Don’t fake sick around your mother or grandmother: You dare not feign a malady around these matriarchs or it’s the turpentine or the castor oil or – Lord help ya! - the enema! I won’t discuss enemas (I’m still too traumatized to talk about it) but like castor oil, which is about the most efficient laxative known to mankind, the treatment is worse than the disease.
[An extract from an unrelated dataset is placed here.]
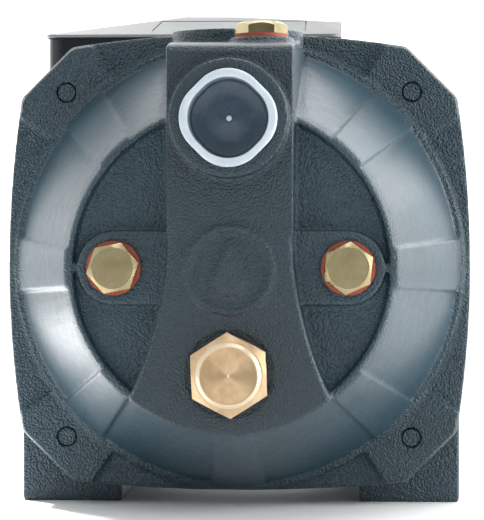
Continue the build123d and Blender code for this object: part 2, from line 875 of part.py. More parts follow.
with BuildPart() as fan_cover_screws:
    for x, z in around(4, 1.0, 0):
        line = Plane(
            origin=(x * cover_radius, face_y - housing_rear + 3.5, shaft_z + z * cover_radius),
            z_dir=(x, 0, z),
        )
        rod(line, 0, 0, 3.4, 2.0)
save(fan_cover_screws, "fan_cover_screws")


# ---------------------------------------------------------------- terminal box

box_inset = 0.8
box_wall = 2.5
box_deck_thick = 3.0
post_radius = 4.5
post_places = [(box_left + 14, -box_rear - 12), (box_right - 14, -box_rear - 12)]
box_screw_places = [(-22.0, 140.0), (18.0, 140.0)]
gland_x = 8.0
gland_z = 188.0


def box_plan(z, inset, radius=8.0):
    """The terminal box's rounded rectangle at this height."""
    width = box_right - box_left - 2 * inset
    depth = box_front - box_rear - 2 * inset
    centre = ((box_left + box_right) / 2, face_y - (box_front + box_rear) / 2, z)
    with BuildSketch(Plane(origin=centre)) as shape:
        RectangleRounded(width, depth, radius - inset / 2)
    return shape.sketch


with BuildPart() as terminal_box_base:
    extrude(box_plan(box_floor, box_inset), amount=box_top - box_floor)
    hollow_inset = box_inset + box_wall
    box_deck_z = box_floor + box_deck_thick
    hollow_depth = box_top - box_deck_z
    extrude(box_plan(box_deck_z, hollow_inset), amount=hollow_depth + 1, mode=Mode.SUBTRACT)
    rod(level(box_floor - shaft_z - 1), wire_x, wire_y, wire_radius, 8, Mode.SUBTRACT)
    for x, y in box_screw_places:
        rod(level(box_floor - shaft_z - 1), x, y, 2.1, 8, Mode.SUBTRACT)
    for x, y in post_places:
        rod(level(box_floor - shaft_z), x, y, post_radius, box_top - box_floor)
        rod(level(box_floor - shaft_z + 4), x, y, 1.6, 40, Mode.SUBTRACT)
    rod(front(box_rear - 1), gland_x, gland_z - shaft_z, 8.1, 8, Mode.SUBTRACT)
save(terminal_box_base, "terminal_box_base")

with BuildPart() as terminal_box_gasket:
    extrude(box_plan(box_top, box_inset + 0.4), amount=lid_seat - box_top)
    extrude(box_plan(box_top - 1, hollow_inset), amount=5, mode=Mode.SUBTRACT)
    for x, y in post_places:
        rod(level(box_top - shaft_z), x, y, post_radius, lid_seat - box_top)
        rod(level(box_top - shaft_z - 1), x, y, 2.0, 5, Mode.SUBTRACT)
save(terminal_box_gasket, "terminal_box_gasket")

crown_front = -115.0
crown_rear = -140.0


def lid_form(lower, inset):
    """The faceted lid's outer form, lowered and drawn in for its hollow."""
    low = lid_seat - lid_lap - shaft_z - lower
    rim_rise = lid_rim - shaft_z - lower
    crown_rise = lid_crown - shaft_z - lower
    with BuildPart() as form:
        side = [
            (box_front - inset, low),
            (box_front - inset, rim_rise),
            (crown_front, crown_rise),
            (crown_rear, crown_rise),
            (box_rear + inset, rim_rise),
            (box_rear + inset, low),
        ]
        extrude(outline(radial_plane, side), amount=200, both=True)
        across = [
            (box_left + inset, low),
            (box_left + inset, rim_rise),
            (-30, crown_rise - 0.2),
            (-6, crown_rise - 0.4),
            (box_right - inset, crown_rise - 3.6),
            (box_right - inset, low),
        ]
        extrude(outline(front(box_rear - 20), across), amount=200, mode=Mode.INTERSECT)
    return form.part


lid_slope = (lid_crown - lid_rim) / (box_front - crown_front)
lid_tilt = sqrt(1 + lid_slope**2)
label_low = 7.0
label_height = 20.0
label_left = -43.5
label_right = 25.5
label_slant = 3.2
label_gap = 0.5


def facet_plane(offset=0.0):
    """The lid's sloping front facet, with its origin on the facet's lower edge."""
    normal = Vector(0, -lid_slope / lid_tilt, 1 / lid_tilt)
    corner = Vector(0, face_y - box_front, lid_rim) + normal * offset
    return Plane(origin=corner, x_dir=(1, 0, 0), z_dir=normal)


def label_outline(plane, grow):
    """The label's four-sided outline, its left end leaning."""
    points = [
        (label_left - grow, label_low - grow),
        (label_right + grow, label_low - grow),
        (label_right + grow, label_low + label_height + grow),
        (label_left + label_slant - grow, label_low + label_height + grow),
    ]
    return outline(plane, points)


lid_outside = lid_form(0.0, 0.0)
lid_inside = lid_form(lid_skin, lid_skin)
with BuildPart() as terminal_box_lid:
    add(lid_outside)
    upright = terminal_box_lid.edges().filter_by(Axis.Z)
    fillet(upright, radius=5.0)
    add(lid_inside, mode=Mode.SUBTRACT)
    extrude(box_plan(lid_seat - 4, box_inset - 0.3), amount=4, mode=Mode.SUBTRACT)
    extrude(label_outline(facet_plane(2), label_gap), amount=-2.9, mode=Mode.SUBTRACT)
    for x, y in post_places:
        rod(level(lid_seat - shaft_z), x, y, post_radius + 1, 3.0)
        rod(level(lid_seat - shaft_z - 2), x, y, 1.9, 30, Mode.SUBTRACT)
        rod(level(lid_seat - shaft_z + 2.5), x, y, 3.8, 30, Mode.SUBTRACT)
save(terminal_box_lid, "terminal_box_lid")

with BuildPart() as label_plate:
    extrude(label_outline(facet_plane(-0.9), 0), amount=0.7)
save(label_plate, "label_plate")

with BuildPart() as lid_screws:
    for x, y in post_places:
        rod(level(box_top - shaft_z - 8), x, y, 1.6, lid_seat - box_top + 10.5)
        rod(level(lid_seat - shaft_z + 2.5), x, y, 3.2, 2.4)
save(lid_screws, "lid_screws")

with BuildPart() as box_screws:
    for x, y in box_screw_places:
        rod(level(box_floor - shaft_z), x, y, 2.1, box_deck_thick)
        rod(level(box_deck_z - shaft_z), x, y, 3.6, 2.4)
save(box_screws, "box_screws")

with BuildPart() as terminal_block:
    slab(level(box_deck_z - shaft_z), 6, 34, 90, 108, 11)
    for post in range(3):
        rod(level(box_deck_z - shaft_z + 11), 11 + 9 * post, 99, 2.6, 3)
save(terminal_block, "terminal_block")

capacitor_x = -46.0
capacitor_z = 192.0
capacitor_radius = 12.0
with BuildPart() as run_capacitor:
    rod(front(-158), capacitor_x, capacitor_z - shaft_z, capacitor_radius, 52)
    chamfer(run_capacitor.edges().filter_by(GeomType.CIRCLE), length=1.0)
    tab_rise = capacitor_z - shaft_z
    for x in (-4, 4):
        tab_x = capacitor_x + x
        slab(front(-106), tab_x - 1.5, tab_x + 1.5, tab_rise - 0.4, tab_rise + 0.4, 6)
save(run_capacitor, "run_capacitor")

clamp_plane = front(-138)
clamp_width = 12.0
clamp_skin = 0.8
box_deck = box_deck_z - shaft_z
with BuildPart() as capacitor_clamp:
    clamp_rise = capacitor_z - shaft_z
    arch = capacitor_radius + clamp_skin
    rod(clamp_plane, capacitor_x, clamp_rise, arch, clamp_width)
    slab(clamp_plane, capacitor_x - arch, capacitor_x + arch, box_deck, clamp_rise, clamp_width)
    rod(clamp_plane, capacitor_x, clamp_rise, capacitor_radius, clamp_width, Mode.SUBTRACT)
    inner_left = capacitor_x - capacitor_radius
    inner_right = capacitor_x + capacitor_radius
    slab(clamp_plane, inner_left, inner_right, box_deck - 1, clamp_rise, clamp_width, Mode.SUBTRACT)
    for low_x, high_x in (
        (capacitor_x - arch - 6, inner_left),
        (inner_right, capacitor_x + arch + 6),
    ):
        slab(clamp_plane, low_x, high_x, box_deck, box_deck + clamp_skin, clamp_width)
save(capacitor_clamp, "capacitor_clamp")

gland_bore = 4.6
with BuildPart() as cable_gland:
    gland_plane = Plane(
        origin=(gland_x, face_y - box_rear - box_inset, gland_z), x_dir=(-1, 0, 0), z_dir=(0, 1, 0)
    )
    with BuildSketch(gland_plane):
        RegularPolygon(10.5, 6, major_radius=False)
    extrude(amount=6)
    rod(gland_plane, 0, 0, 8.0, -6)
    rod(gland_plane.offset(6), 0, 0, 7.5, 10)
    rod(gland_plane.offset(-8), 0, 0, gland_bore, 30, Mode.SUBTRACT)
save(cable_gland, "cable_gland")

with BuildPart() as gland_nut:
    hex_head(gland_plane.offset(6.2), 20, 13, 0, 8.5)
    rod(gland_plane.offset(5), 0, 0, 7.6, 11.4, Mode.SUBTRACT)
    rod(gland_plane.offset(5), 0, 0, gland_bore + 0.6, 20, Mode.SUBTRACT)
save(gland_nut, "gland_nut")

with BuildPart() as earth_screw:
    rod(level(box_deck_z - shaft_z), -5, 98, 4.0, 2.0)
    rod(level(box_deck_z - shaft_z + 2), -5, 98, 2.8, 2.2)
save(earth_screw, "earth_screw")
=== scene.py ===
import json
import math

import bmesh
import bpy
import numpy as np
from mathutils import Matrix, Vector


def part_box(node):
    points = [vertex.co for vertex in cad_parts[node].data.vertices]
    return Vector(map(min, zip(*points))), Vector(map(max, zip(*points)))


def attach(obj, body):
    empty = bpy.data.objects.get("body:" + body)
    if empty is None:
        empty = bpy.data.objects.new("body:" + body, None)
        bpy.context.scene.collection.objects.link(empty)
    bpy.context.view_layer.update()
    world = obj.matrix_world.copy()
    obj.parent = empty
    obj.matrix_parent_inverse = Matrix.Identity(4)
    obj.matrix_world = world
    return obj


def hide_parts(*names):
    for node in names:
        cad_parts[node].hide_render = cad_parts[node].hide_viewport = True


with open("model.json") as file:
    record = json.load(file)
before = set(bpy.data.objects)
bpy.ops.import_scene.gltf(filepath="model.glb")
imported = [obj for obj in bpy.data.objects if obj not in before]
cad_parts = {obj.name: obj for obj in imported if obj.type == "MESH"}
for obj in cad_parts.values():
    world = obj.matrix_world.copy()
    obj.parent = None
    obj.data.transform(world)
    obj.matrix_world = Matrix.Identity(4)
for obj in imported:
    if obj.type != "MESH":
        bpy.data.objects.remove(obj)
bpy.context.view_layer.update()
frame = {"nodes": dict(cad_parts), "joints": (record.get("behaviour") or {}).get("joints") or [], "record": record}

MM = 0.001
nodes = frame["nodes"]
joints = {joint["name"]: joint for joint in frame["joints"]}
node_slot = {part["node"]: part["material_slot"] for part in frame["record"]["subparts"]}
body_of_node = {
    node: body
    for body, members in frame["record"]["behaviour"]["bodies"].items()
    for node in members
}
shaft = Vector(joints["shaft_spin"]["pos_m"])
collection = bpy.context.scene.collection


# ------------------------------------------------------------------ materials

class Finish:
    """A node material built round one Principled shader, in the row's own coordinates."""

    def __init__(self, name, **sockets):
        self.material = bpy.data.materials.new(name)
        self.material.use_nodes = True
        self.tree = self.material.node_tree
        self.shader = self.tree.nodes["Principled BSDF"]
        self.place = self.add("ShaderNodeTexCoord").outputs["Object"]
        for socket, value in sockets.items():
            self.link(self.shader, socket.replace("_", " "), value)

    def add(self, kind, inputs=None, **settings):
        node = self.tree.nodes.new(kind)
        for key, value in settings.items():
            setattr(node, key, value)
        for socket, value in (inputs or {}).items():
            self.link(node, socket, value)
        return node

    def link(self, node, socket, value):
        target = node.inputs[socket]
        if isinstance(value, bpy.types.NodeSocket):
            self.tree.links.new(value, target)
        else:
            target.default_value = value

    def math(self, operation, first, second=0.5):
        node = self.add("ShaderNodeMath", {0: first, 1: second}, operation=operation)
        return node.outputs[0]

    def stretched(self, factors):
        """The row's coordinates scaled along each axis."""
        node = self.add("ShaderNodeMapping", {"Vector": self.place, "Scale": factors})
        return node.outputs[0]

    def noise(self, scale, detail=2.0, roughness=0.5, place=None):
        inputs = {
            "Vector": place or self.place,
            "Scale": scale,
            "Detail": detail,
            "Roughness": roughness,
        }
        return self.add("ShaderNodeTexNoise", inputs).outputs[0]

    def cells(self, scale, feature="F1", place=None):
        inputs = {"Vector": place or self.place, "Scale": scale}
        return self.add("ShaderNodeTexVoronoi", inputs, feature=feature).outputs["Distance"]

    def remap(self, value, low, high, new_low, new_high):
        inputs = {0: value, 1: low, 2: high, 3: new_low, 4: new_high}
        return self.add("ShaderNodeMapRange", inputs).outputs[0]

    def blend(self, share, first, second):
        inputs = {0: share, 6: first, 7: second}
        node = self.add("ShaderNodeMix", inputs, data_type="RGBA")
        return node.outputs[2]

    def attribute(self, name):
        return self.add("ShaderNodeAttribute", attribute_name=name).outputs["Fac"]

    def bump(self, height, strength, distance, normal=None):
        inputs = {"Height": height, "Strength": strength, "Distance": distance}
        if normal is not None:
            inputs["Normal"] = normal
        return self.add("ShaderNodeBump", inputs).outputs[0]

    def normal(self, value):
        self.link(self.shader, "Normal", value)

    def colour(self, value):
        self.link(self.shader, "Base Color", value)

    def roughness(self, value):
        self.link(self.shader, "Roughness", value)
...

Castor oil is a wonderful cure-all for colds and flu – the victim/patient is too afraid to cough in his or her good britches – and the old timers claim that you can rub a little bit on a pregnant woman’s belly and she will pass a baby. (They also swear that turpentine gets rid of worms and that you can rub a little on a dog’s rear end and he will pass a motorcycle on a straight stretch of highway.)
My Granny was fond of castor oil, which puts a damper on any type of hunting and fishing activity requiring you to move far from the little boys’ room, but you could still set up close by the outhouse and do a little light squirrel hunting and such, if you have quick feet and a straight, unobstructed bee-line to the facilities.
That should just about cover everything you amateurs need to know about playing hooky, so kindly leave me alone. I’m suddenly not feeling well. You know: headache, skin sores, cough, high fever, gall stones, blood in my urine, the shakes, hallucinations...
Honey, please pass me that medical dictionary and the telephone, will ya?